Each source has a trade-off, which is exactly what evaluation items target.

Virginia's resources

Virginia has notable Earth resources tied to its geology. Coal is mined in the Appalachian Plateau in the far southwest. Limestone (and the related rock for cement) comes from the Valley and Ridge province. Sand, gravel and crushed stone are widely quarried for construction. Virginia also has natural gas and historically other mineral resources. Knowing that coal in Virginia comes from the southwestern plateau is a typical state-specific detail.

Conservation and stewardship

Because non-renewable resources are finite and extraction has impacts, the standard stresses conservation (using less and using efficiently), recycling (reusing metals and materials), reclamation (restoring mined land to a usable state), and sustainability (meeting present needs without preventing future generations from meeting theirs). Good resource decisions weigh the benefits (energy, materials, jobs) against the costs (pollution, habitat loss, climate impact).

Try this

Q1. Explain why coal is classified as a non-renewable resource. [2]

  • Cue. Coal forms from buried plant remains over millions of years, far more slowly than we use it, so the supply is effectively fixed.

Q2. State one advantage and one disadvantage of solar energy. [2]

  • Cue. Advantage: renewable and produces no carbon dioxide or air pollution while operating. Disadvantage: intermittent (no power at night) and weather- and location-dependent.

Exam-style practice questions

Practice questions written in the style of VDOE exam questions on this dot point, with worked answer explainers. The year tag is the paper they imitate, not the source.

VA Earth Science SOL 2023 (style)1 marksWhich of these is a non-renewable energy resource? (A) wind. (B) solar. (C) coal. (D) hydroelectric.
Show worked answer →

A 1-point multiple-choice item on classifying resources.

The correct answer is C. Coal is a fossil fuel that forms over millions of years, far slower than we use it, so it is non-renewable. Wind (A), solar (B) and hydroelectric (D) are renewable, because they are replenished continually by the Sun and the water cycle.

The test rewards judging "renewable" by whether the resource is replaced as fast as it is used.

VA Earth Science SOL 2024 (style)2 marksA power company is deciding between a coal plant and a wind farm. (a) State one advantage and one disadvantage of using coal. (b) State one advantage and one disadvantage of using wind.
Show worked answer →

A 2-point item evaluating energy trade-offs.

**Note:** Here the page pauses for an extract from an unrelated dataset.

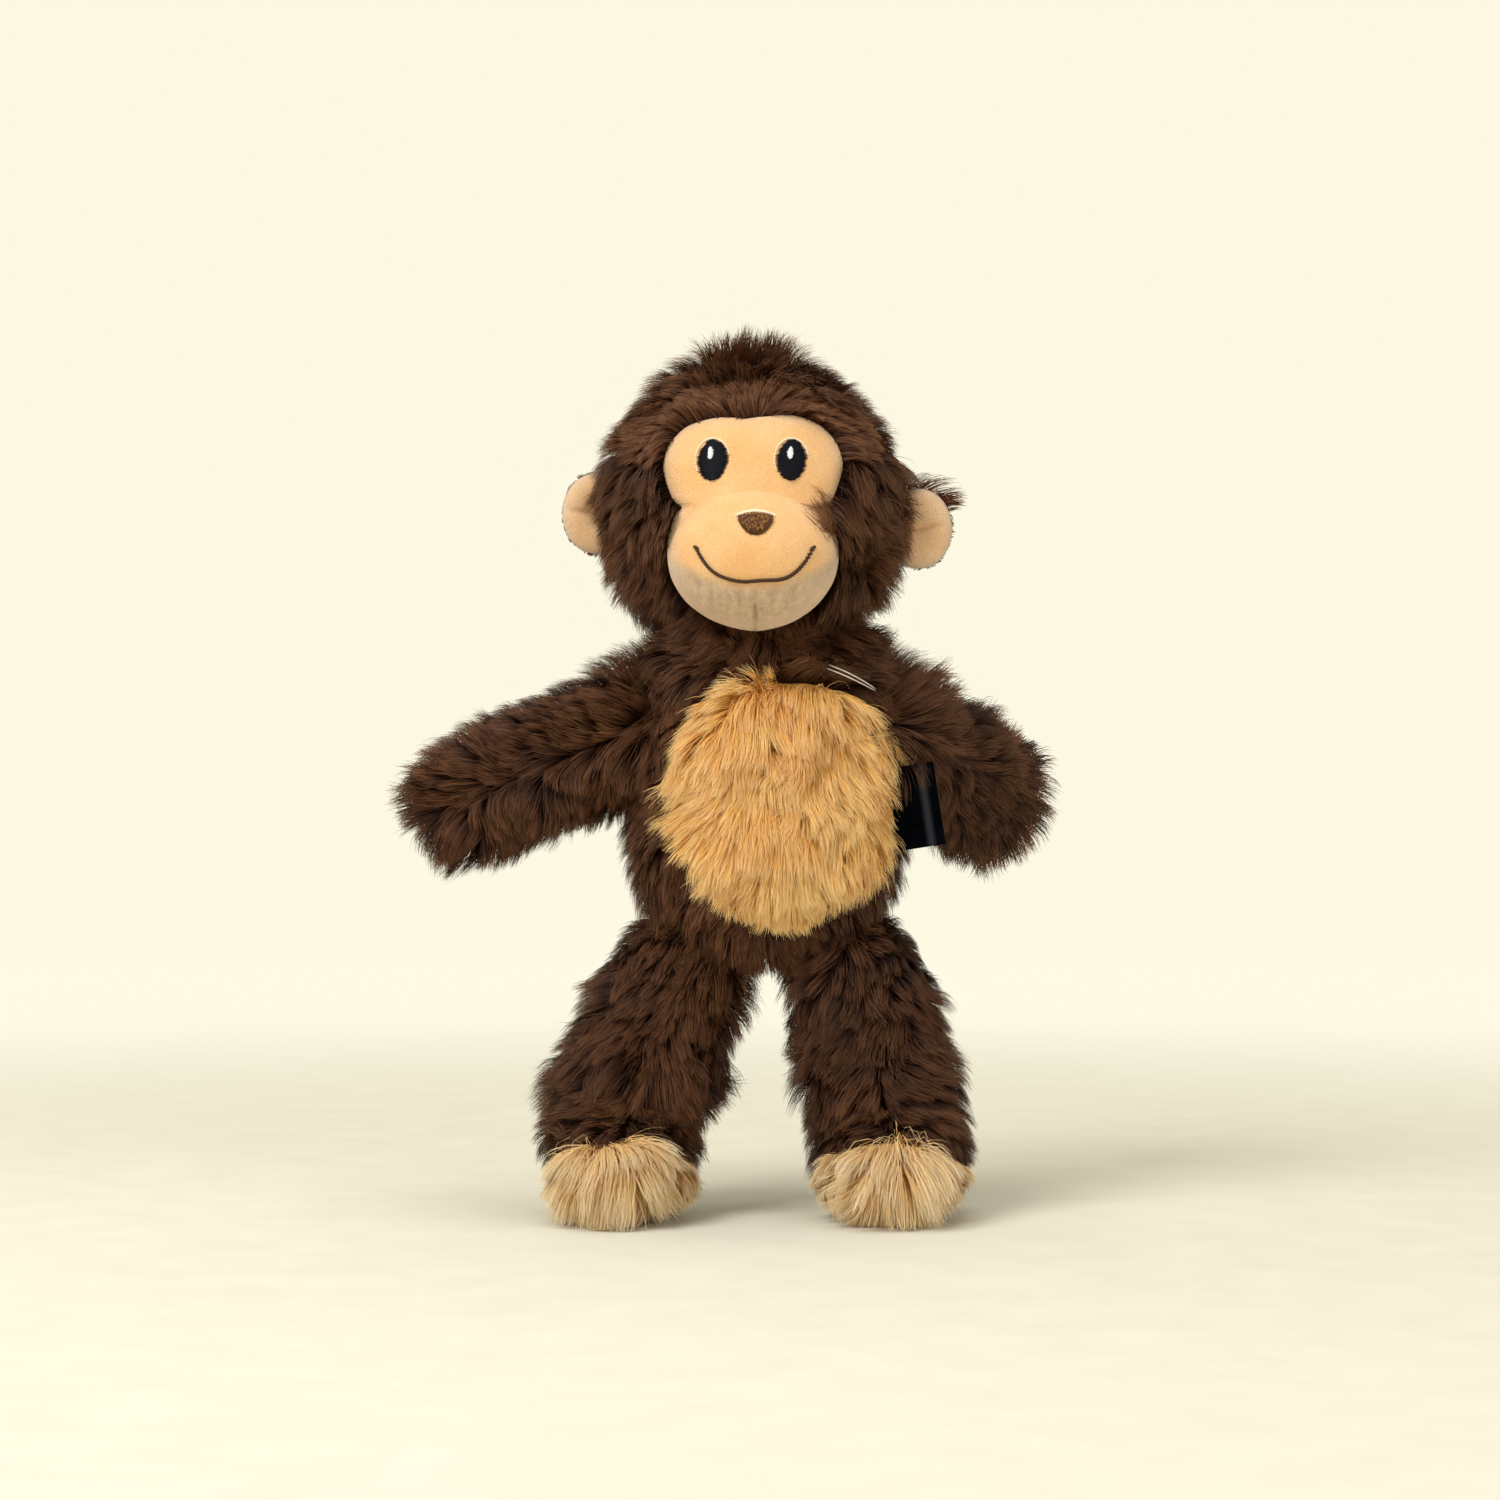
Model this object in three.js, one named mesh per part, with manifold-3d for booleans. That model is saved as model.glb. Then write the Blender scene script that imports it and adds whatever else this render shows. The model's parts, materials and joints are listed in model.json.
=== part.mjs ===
// A stuffed monkey, 28 cm tall in its covers, standing on its soles: long-pile plush covers over
// fibrefill, a short-pile velour face and ears, embroidered features, a folded satin label and a nylon
// tag loop. Millimetres, +Z up, the face looks along -Y. Left and right are the toy's own, so its left
// is at +X. Every cover is a thin shell that stands for the backing and the dense root of its pile.
import * as THREE from "three";
import { mergeVertices } from "three/addons/utils/BufferGeometryUtils.js";
import Module from "manifold-3d";

const wasm = await Module();
wasm.setup();

// ---- Driving dimensions -------------------------------------------------------------------------
const COVER = 2.5; // thickness of a plush or velour cover
const GAP = 0.35; // clearance between pieces that touch
const SWING = 2; // clearance to a limb as it swings: more than the facets of its coarse copies cut off
const ROOT_ROOM = 1.2; // clearance round the root of an ear and the ball of the neck
const FAR = 400; // longer than the toy, for cutting tools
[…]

(a) 1 point: coal advantage, for example it is abundant, reliable and provides steady power; coal disadvantage, for example it is non-renewable and burning it releases carbon dioxide and other pollutants that harm air quality and add to climate change.
(b) 1 point: wind advantage, for example it is renewable and produces no air pollution or carbon dioxide while operating; wind disadvantage, for example it is intermittent (only generates when the wind blows) and depends on location.

Markers reward one genuine advantage and one genuine disadvantage for each source.